Serious investors do not measure digital readiness by how easily households can stream content. They examine structural indicators: backbone fibre density, domestic data centre capacity, interconnection ecosystems, uptime guarantees, cybersecurity governance, and regulatory stability.

A multinational mining firm operating automated drilling platforms, or a financial institution running real-time clearing systems, requires deterministic connectivity with contractual service-level guarantees. These operations cannot rely primarily on externally controlled satellite gateways. They require hardened terrestrial infrastructure embedded within the national regulatory framework.

Countries that have positioned themselves as industrial and digital leaders did so through deliberate fibre investment. Germany built its Industry 4.0 ecosystem on extensive fixed broadband networks integrated with domestic data centres. South Korea achieved global digital competitiveness through aggressive fibre penetration and carrier-grade infrastructure. United Arab Emirates established itself as a regional data hub by prioritising terrestrial fibre density and sovereign data hosting facilities.

These nations deploy satellite connectivity where appropriate, but never as a replacement for domestic backbone systems. For Zimbabwe and other African states seeking to attract industrial capital, the signal must be clear: the country is investing in durable infrastructure that protects trade rights, ensures uptime, and supports enterprise-scale operations.

National Security and Digital Sovereignty

Telecommunications infrastructure is strategic infrastructure. Control over network cores, routing pathways, and data jurisdiction intersects directly with national security.

When a nation’s primary broadband access is mediated through foreign-controlled satellite constellations, several vulnerabilities emerge. Traffic routing may occur outside domestic jurisdiction. Lawful interception authority becomes more complex. Regulatory enforcement may depend on foreign licensing regimes. In times of geopolitical tension, external dependencies can translate into leverage.

Digital sovereignty requires domestic oversight of critical infrastructure. Terrestrial fibre networks can be physically secured, audited, and integrated within national security frameworks. Satellite constellations, by design, operate beyond territorial boundaries and are subject to the policies and geopolitical considerations of their parent jurisdictions.

In an era defined by cyber operations, sanctions regimes, and digital coercion, infrastructure autonomy is not a theoretical concern. It is a strategic necessity.

The Industrial Internet: Beyond Consumer Traffic

Public discourse often reduces the internet to streaming services and social media platforms. Vafana ava vanofunga kuti internet ingori yeNetflix nema social media. This perspective overlooks the reality that consumer-facing traffic represents only a small fraction of global digital activity.

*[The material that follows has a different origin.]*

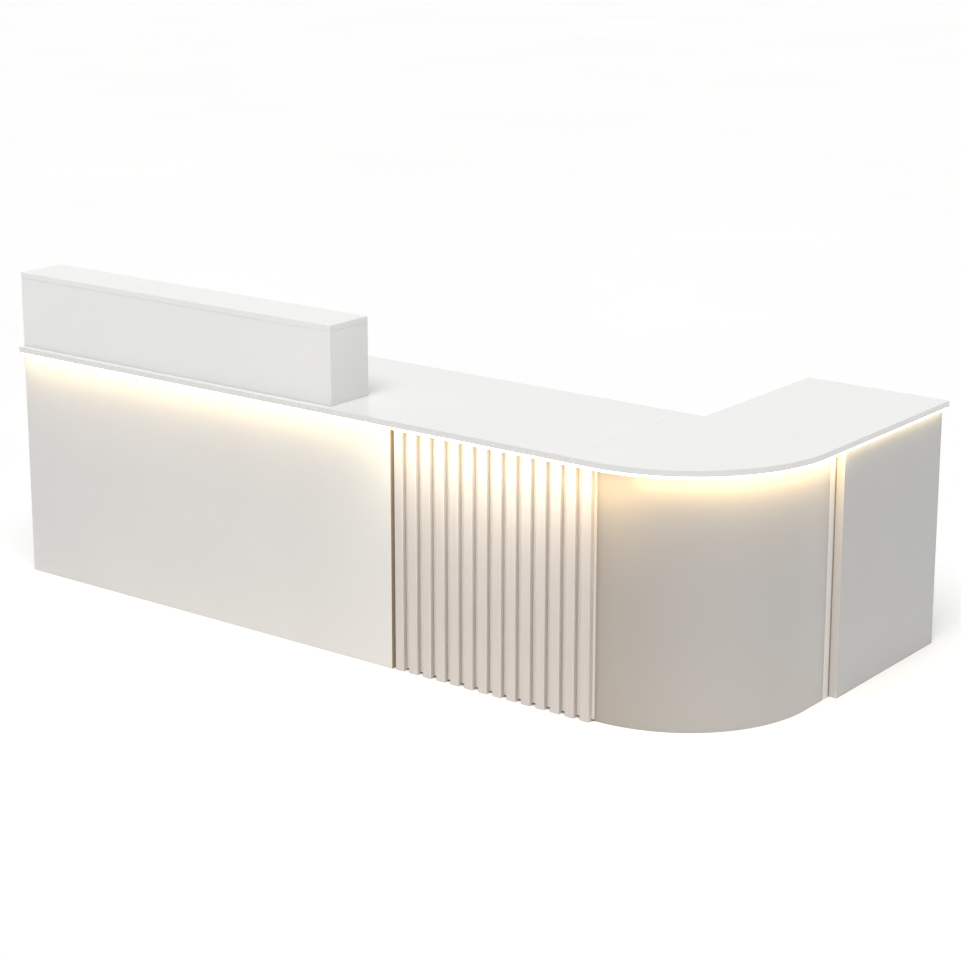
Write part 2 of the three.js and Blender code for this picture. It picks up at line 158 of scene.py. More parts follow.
# Continuous hinges. Each leaf lies between two offsets from the hinge's axis, towards the wall.
KNUCKLES = 32
KNUCKLE_RADIUS = 3.5 * MM
KNUCKLE_GAP = 0.3 * MM
PIN_RADIUS = 1.7 * MM
PIN_TIP_RADIUS = 1.02 * MM
PIN_END = 0.8 * MM
WALL_LEAF = (2.95 * MM, 3.5 * MM)
DOOR_LEAF = (2.2 * MM, 2.75 * MM)
LEAF_START = 3.8 * MM
LEAF_SCREW_INSET = 12.5 * MM
LEAF_SCREW_PITCH = 90 * MM

# Drawer boxes and the slide rails on their sides
RUNNER_DEPTH = 10 * MM
RAIL_HEIGHT = 26 * MM
RAIL_WALL = 1.4 * MM
RAIL_LIP = 4 * MM
RAIL_SCREWS = 4
DRAWER_WALL = 12 * MM
DRAWER_BASE = 6 * MM
DRAWER_BASE_LIFT = 3 * MM
JOINT = 0.15 * MM

# Screws, shelf pins and cam caps. A head or a pin is its radius and its height, and the outlines of
# a screw's head and of a cap are shares of these.
PAN_HEAD = (3.6 * MM, 2.2 * MM)
LOW_HEAD = (3.0 * MM, 0.9 * MM)
FLUSH_HEAD = (2.6 * MM, 0.15 * MM)
HEAD_OUTLINE = [(1, 0), (1, 0.35), (0.88, 0.78), (0.68, 1)]
RECESS_ARM = 0.55
RECESS_HALF_WIDTH = 0.14
RECESS_FLOOR = (0.9, 0.2)
HANDLE_FOOT = 4 * MM
FRONT_SCREW_INSET = 34 * MM
PIN_HEAD = (3.4 * MM, 1.2 * MM)
SHELF_PIN = (2.5 * MM, 9 * MM)
SHELF_PIN_INSET = 45 * MM
CAP_OUTLINE = [(1, 0), (1, 0.55), (0.94, 1), (0.3, 1), (0.22, 0.6)]
CAP_SIDES = 32
CAP_RADIUS = 8.5 * MM
CAP_HEIGHT = 0.9 * MM
CAP_INSET = 34 * MM
CAPS_ALONG = 3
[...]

The backbone of modern economies is the Industrial Internet. This includes machine-to-machine communication, industrial control systems, smart grids, logistics automation, financial transaction rails, defence communication networks, research backbones, and cloud interconnect systems. These environments demand ultra-low latency, near-zero packet loss, private network segmentation, and integration with sovereign cloud architectures.

An automated platinum mine, an energy transmission grid, or a central banking settlement system cannot tolerate variable latency or external routing uncertainty. Such systems depend on secure, high-capacity terrestrial fibre integrated with domestic data centres. Satellite connectivity can serve as redundancy, but it cannot function as the primary deterministic layer for industrial-scale operations.

Economic Multipliers and Domestic Value Retention

Infrastructure investment shapes domestic economic multipliers. Fibre deployment stimulates civil engineering, technical training, data centre construction, and long-term employment within national borders. It builds assets that remain on the country’s balance sheet.

Heavy reliance on satellite subscriptions, by contrast, channels a significant share of revenue offshore. While local distribution and installation create some economic activity, the core infrastructure remains externally owned. Over time, this dynamic can deepen structural dependency rather than build sovereign capacity.

For African nations seeking to industrialise and retain value within their economies, domestic backbone ownership is strategically preferable to external service dependence.

Redundancy and Disaster Recovery: The Proper Role of LEO

None of this diminishes the transformative value of LEO satellite systems. In remote districts across Zimbabwe and the continent, satellite broadband can accelerate educational access, telemedicine, and agricultural connectivity. In disaster scenarios, satellite terminals can restore communication rapidly when fibre routes are disrupted.

In resilient systems design, diversity of transmission mediums enhances stability. Fibre provides structural capacity and deterministic performance. Satellite adds redundancy and geographic flexibility. The strength of the system lies in integration, not substitution.

The Strategic Path Forward for Africa

The African digital transformation agenda depends on backbone expansion, intra-continental traffic exchange, and domestic data hosting capabilities. If African states bypass fibre development in favour of satellite substitution, they risk entrenching technological dependency at a structural level.

The strategic objective must be layered infrastructure: national fibre backbones, regional interconnectivity, domestic data centres, secure enterprise networks, and satellite supplementation for rural reach and resilience. This is how digital power is built, incrementally, structurally, and sovereignly.

Conclusion: Structural Power Over Convenience

The debate is not about resisting innovation. It is about sequencing it correctly. Telecommunications strategy determines whether a nation becomes an owner of digital infrastructure or merely a consumer of external services – digital sovereignty.

Because this conversation is not about convenience, nor is it about denying citizens access to modern technology. It is about national architecture, economic positioning, and long-term industrial capacity.

LEO satellite broadband is an important tool. But no serious nation builds its digital future on tools alone. It builds on foundations.